# Business Owners: What are some ways you market your Martial Art school?



## Flashx80 (Oct 6, 2019)

Any tips?


----------



## Deleted member 39746 (Oct 7, 2019)

invest in it decently and use pretty open methods the most people will see.     Im not a business owner but im not stupid in regards as to how to market something.     and its what i have seen other places do.

Primarily its either  drop pamphlets into letter boxes of houses, put flyers up and make a website/Facebook group.   And demos somewhat help as well.    And also some branded items which some people might wear.   in fact website and putting posters up is probably the two best ways to do it as then if someone is looking for a place it should show up for the town through google.


----------



## Buka (Oct 9, 2019)

It depends on what kind of Martial Arts school you have.

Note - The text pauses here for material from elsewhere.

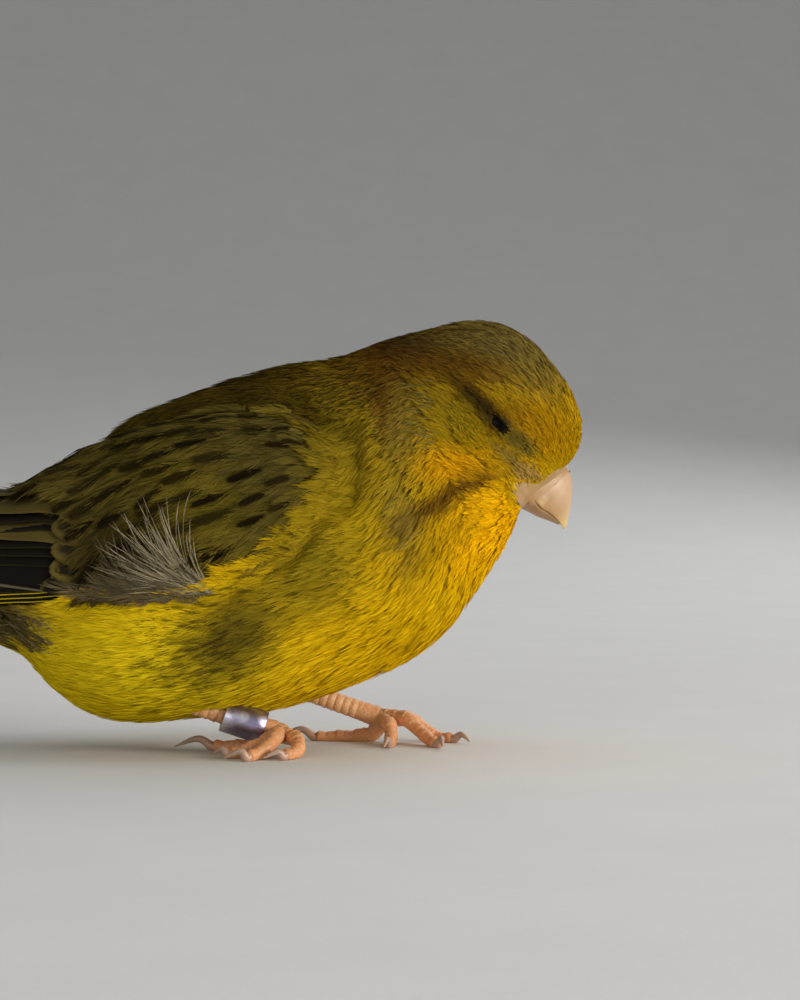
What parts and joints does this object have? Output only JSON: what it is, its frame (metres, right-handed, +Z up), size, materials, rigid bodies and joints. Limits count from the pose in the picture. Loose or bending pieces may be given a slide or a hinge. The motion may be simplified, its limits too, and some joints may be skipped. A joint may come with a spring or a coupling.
{
  "type": "canary",
  "caption": "Still, life-size model of an olive and yellow canary crouching on both feet with its head bowed and a ring on its right leg.",
  "frame": {"origin": "on the floor under the middle of the whole bird", "axes": "+X from the tail to the head, +Y to the bird's left, +Z up"},
  "size_m": [0.1196, 0.0332, 0.0471],
  "materials": {
    "plumage": "soft olive and golden yellow body feathers with dark streaks",
    "flight_feathers": "dark brown wing and tail feathers with yellow-green edges",
    "bill": "smooth pale pink horn",
    "eye": "wet, very dark brown",
    "leg_skin": "pink-orange scaled skin",
    "claw": "brown horn",
    "leg_ring": "plain anodised metal with a violet tint"
  },
  "bodies": {
    "root": {"head": "plumage", "neck": "plumage", "torso": "plumage", "tail": "flight_feathers", "wing_right": "flight_feathers", "wing_left": "flight_feathers", "bill_upper": "bill", "bill_lower": "bill", "eye_right": "eye", "eye_left": "eye", "leg_right": "leg_skin", "leg_left": "leg_skin", "foot_right": "leg_skin", "foot_left": "leg_skin", "claw_right_inner": "claw", "claw_right_middle": "claw", "claw_right_outer": "claw", "claw_right_back": "claw", "claw_left_inner": "claw", "claw_left_middle": "claw", "claw_left_outer": "claw", "claw_left_back": "claw", "leg_ring": "leg_ring"}
  },
  "joints": []
}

Regardless of style.


----------



## Matt Bryers (Oct 9, 2019)

I run the Cage JSA in Cromwell CT (cagejsa.com)

Our 3 best sources of leads are our Google Business Page, our website and our Facebook page.  

We run paid ads for specialty courses or offers.

If you are a new school I would strongly suggest spending as much time as possible updating you Google Business profile, establishing a solid Facebook page, and creating a simple website to attract new leads.  

Good luck!


----------



## WaterGal (Oct 11, 2019)

Well, our top 3 ways of getting new students are: website, referrals, and walk-by (having a decent location & visible signage). Lately, I've been working on improving our social media presence and developing better Facebook/IG advertising. We also have a booth at various town events/festivals. I've tried print advertising, direct mailers, advertising on grocery carts and so forth, but none of that's ever gotten us much in the way of results.


----------



## Monkey Turned Wolf (Oct 11, 2019)

I can tell you for me the website (and linked to that SEO) is whats motlst likely to get me in the door. It needs to be clear on what you teach, and what your schedule is. Price too but that's something I can figure out when i get to your dojo if I'm okay with, since I know most places dont post their prices online (not so for everybody).


----------



## dvcochran (Oct 11, 2019)

WaterGal said:


> Well, our top 3 ways of getting new students are: website, referrals, and walk-by (having a decent location & visible signage). Lately, I've been working on improving our social media presence and developing better Facebook/IG advertising. We also have a booth at various town events/festivals. I've tried print advertising, direct mailers, advertising on grocery carts and so forth, but none of that's ever gotten us much in the way of results.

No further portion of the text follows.